C’est le moment où l’on peut mettre la pression sur les optimisations fiscales des entreprises
L’universitaire grenoblois Denis Dupré est à l’origine de la pétition “Stop évasion fiscale” et sera reçu cette semaine par le commissaire européen aux affaires économiques et financières, Pierre Moscovici. Le 12 avril, la Commission européenne doit annoncer si les données qui vont s’échanger entre les fiscs seront accessibles ou non aux citoyens. Dès 1789 et la Déclaration des droits de l’homme, l’article 14 précise que tous les citoyens doivent pouvoir suivre l’impôt et son recouvrement. Une transparence essentielle qui fait aussi partie de la Constitution française de 1958. Mais cela, “on l’a scandaleusement oublié, déplore Denis Dupré. On exige que ce ne soit pas seulement le fisc qui ait accès aux données des entreprises sur leurs filiales à l’étranger mais aussi les citoyens. Il y a eu un peu cela sur les banques, et rien qu’avec les données publiques de 2014, des ONG ont pu faire des rapports pour révéler les dysfonctionnements.
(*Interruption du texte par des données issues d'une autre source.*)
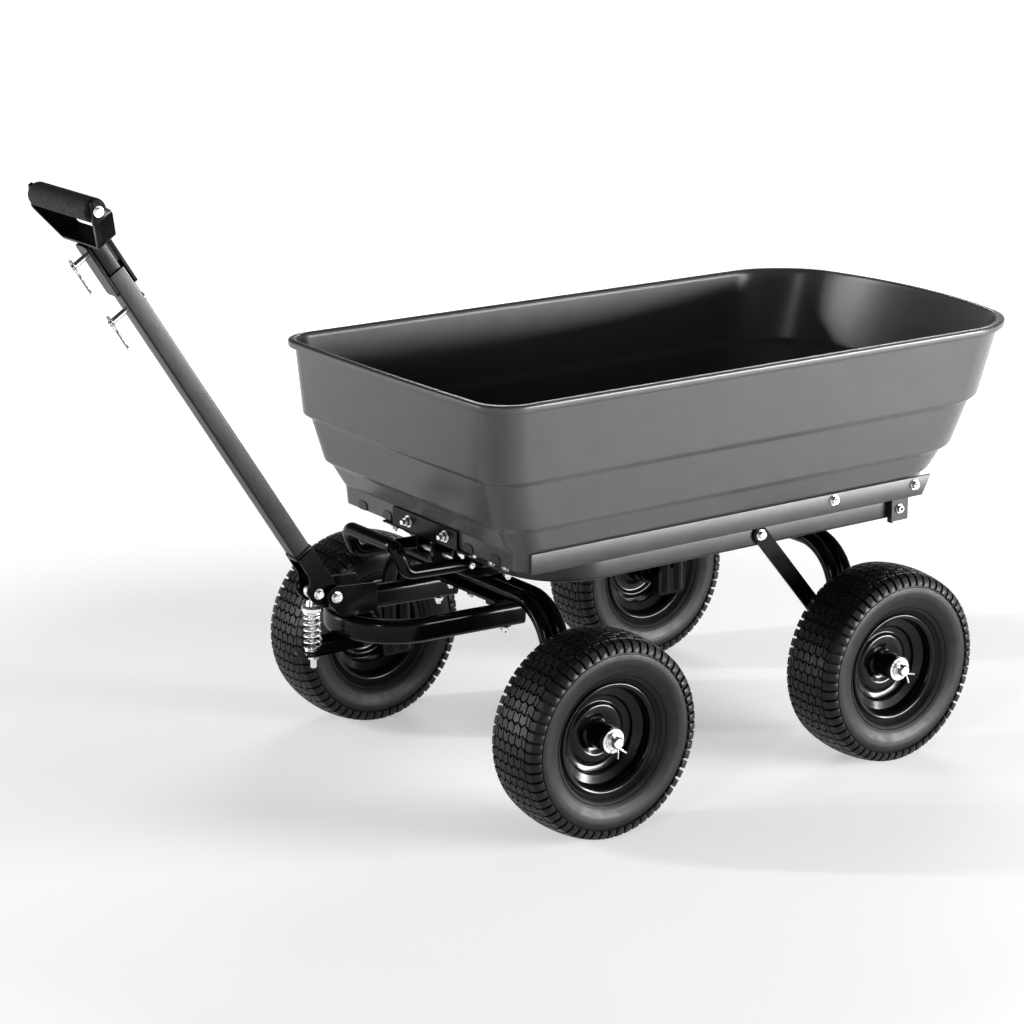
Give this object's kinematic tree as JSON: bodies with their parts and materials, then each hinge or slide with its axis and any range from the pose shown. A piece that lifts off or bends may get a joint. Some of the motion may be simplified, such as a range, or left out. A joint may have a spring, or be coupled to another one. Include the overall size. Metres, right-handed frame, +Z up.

Si une banque française a une filiale aux Bermudes qui fait un milliard de bénéfices avec trois employés, c’est qu’il y a un bug.” Pour Denis Dupré, l’évasion fiscale des entreprises, très souvent légale, représenterait 60 milliards d’euros par an en France, donc l’équivalent de près de “3 millions de fiches de paye”. Il rappelle également que “le plan Hôpital de 2017, c’est supprimer 22.000 postes d’infirmières en France. C’est le moment où on peut arriver à faire pression : il y a la crise, tous les budgets sont à zéro, les déficits du pays ont explosé… Quand tout va bien, qu’il y ait de la corruption, tout le monde s’en fiche pourvu que chacun ramasse un peu, mais on est arrivé à un tel niveau que ceux qui sont exclus de ce système ne le supportent plus”.